Metal fabrication with convenience, safety, and long-term health in mind

metal fabrication shop ergonomics

What can a metal fabricator do to improve convenience, safety, and long-term health on the shop floor? It involves some clever ergonomics using both automated and manual technologies. Images: Southworth Products

Workers are aging. The number older than 45 has doubled since 1950, and the number of people 75 and older in the labor force is expected to grow by more than 96% by 2030. Sometimes because they want to, other times because they have to, people are working longer.

The effects of aging include loss of muscle mass, loss of upper body strength, and lower ability to move and handle loads. Also, about a third of the U.S. population is obese. With that comes greater potential for high blood pressure and arthritis. All this becomes a problem when a fabricator must deal with a significant amount of manual material handling.

Poor workplace ergonomics begins to drain productivity and possibly hurt worker retention. In such a hypercompetitive labor market, someone who consistently leaves a shift with a sore back might start looking for other opportunities soon. So what can a fabricator do to improve ergonomics? The answer isn’t as straightforward as you might think.
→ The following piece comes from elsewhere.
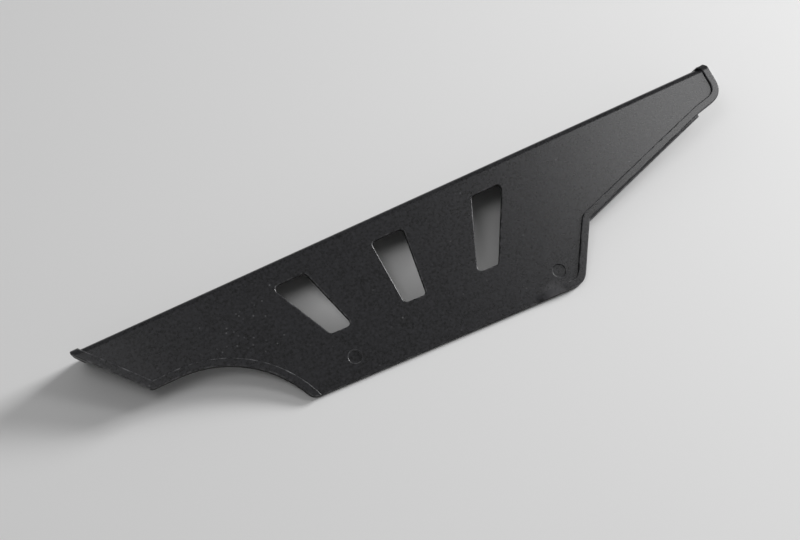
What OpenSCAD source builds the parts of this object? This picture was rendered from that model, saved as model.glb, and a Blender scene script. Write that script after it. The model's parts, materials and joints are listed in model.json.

How Much Can You Automate—Really?

Popular perception holds that robotics and automation absolutely dominate modern manufacturing in North America. Anything that can’t be automated is sent overseas to take advantage of cheap labor. It sounds nice, but it’s a vast oversimplification. Certain processes are indeed automated, and software automation has streamlined technical processes like machine programming and even quoting. Even so, high product mixes as well as uneven demand limit automation’s use.
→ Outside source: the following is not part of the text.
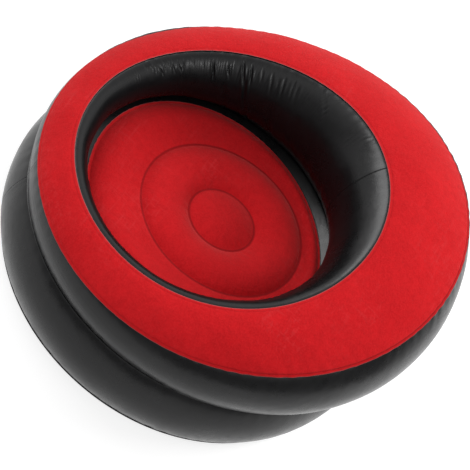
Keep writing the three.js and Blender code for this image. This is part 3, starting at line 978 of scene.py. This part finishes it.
def well_wall_height(angle, inward):
    """Heights of the inner wall's underside at level distances in from its foot."""
    hole = seam(HOLE_SEAM, angle)
    foot = seam(WELL_SEAM, angle)
    low_part = np.linspace(LOW_PART_START_SHARE, 1, LOW_PART_STEPS)[:, None]
    wall = inner_wall_arc(hole, foot, angle, low_part * np.ones_like(angle))[::-1]
    reach = np.linalg.norm((wall - foot)[..., :2], axis=-1)
    columns = [
        np.interp(inward[:, step], reach[:, step], wall[:, step, 2])
        for step in range(angle.size)
    ]
    return np.stack(columns, axis=-1)


def deck_sheet():
    angle = turns(HIDDEN_STEPS)
    edge = ring(BASE_SEAM.half_width + SEAM_EDGE, BASE_SEAM.heights[0], angle)
    base = seam(BASE_SEAM, angle)
    well = seam(WELL_SEAM, angle)
    seat = lifted(seam(SEAT_SEAM, angle), -UNDER_FLOCK)
    inward = ring(SEAT_RING_RADIUS, SEAT_SEAM.heights[0] - UNDER_FLOCK, angle, SEAT_SETBACK)
    share = np.linspace(0, 1, MARGIN_ROWS)[:, None]
    margin = between(well, seat, share * np.ones(HIDDEN_STEPS))
    from_well = share * gap(well, seat)
    from_seat = (1 - share) * gap(well, seat)
    free = seat[:, 2] + from_seat * np.tan(np.radians(around(MARGIN_SLOPE, angle)))
    pressed_down = well_wall_height(angle, from_well) - MARGIN_ROOM
    low, high = np.minimum(free, pressed_down), np.maximum(free, pressed_down)
    margin[..., 2] = low - MARGIN_GIVE * np.exp((low - high) / MARGIN_SOFTNESS)
    margin[0, :, 2] = well[:, 2]
    margin[-1, :, 2] = seat[:, 2]
    deck = [between(base, well, share) for share in DECK_SHARES]
    rows = np.concatenate([edge[None], deck, margin, strip(seat, inward, WELD_ROWS[1:])])
    return film_panel("deck_film", rows, FILM, [WALL_FILM, FILM_BACK])


def weld_edges(radius, height, angle):
    """The outer and the inner edge of a round weld of the seat."""
    sides = (WELD_WIDTH / 2, -WELD_WIDTH / 2)
    return [ring(radius + side, height, angle, SEAT_SETBACK) for side in sides]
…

Even the most automated scenarios in sheet metal require at least some manual intervention. Massive, sophisticated machinery handles sheet metal parts as they move from cutting to bending and sometimes even welding. But at some point, people need to lift a part, an assembly, or a box, then place it somewhere. They could stage parts on a pallet for a fork truck or hand truck, perhaps place boxes on a conveyor or an automated mobile vehicle. The physical acts of lifting and moving parts and products haven’t left even the most roboticized factory floor.

In fact, some of the most difficult twisting, bending, and reaching occurs in areas of the sheet metal shop with limited automation options, especially in downstream manufacturing steps like assembly, packaging, and shipping. In operations upstream, a highly automated fab shop might have a tower to handle the material through cutting, perhaps even robots or mechanized systems to dispose of the skeleton and sort parts on pallets.

Move downstream, and the amount of reaching and bending increases. Material handlers or helpers lift blanks from pallets onto a table near the press brake. Brake operators then use (if they’re lucky) sheet lifters or other ergonomic aids to steady the workpiece through the bending cycle, then stack formed parts on another pallet.

The fork truck takes that pallet downstream, where the bending and reaching shifts into high gear. Someone needs to bend down and reach up to hang parts on the powder coat line. Someone needs to bend and reach to move coated parts to assembly. The packaging department might have automated shrink wrapping, but someone needs to stack those finished parts on the pallet.

Yes, theoretically robots could remove much of these manual material handling challenges, and they do in the highest-volume situations. But those circumstances represent a tiny slice of global manufacturing. Most operations need to be flexible enough to process different, low-volume jobs one after the other—for which, unfortunately, people still do most of the reaching, bending, and lifting.

The Pallet Problem

Some estimate that global industry has about 1.9 billion pallets. Also, an estimated 475 million new pallets—be they wood, plastic, or even cardboard—are made every year. Regardless of what they’re made of, pallets represent a huge ergonomic problem. Again, some are loaded and unloaded robotically, but most pallets are loaded by hand.

metal fabrication shop ergonomics

This lift turntable rotates as the operator stacks cut parts at a comfortable height.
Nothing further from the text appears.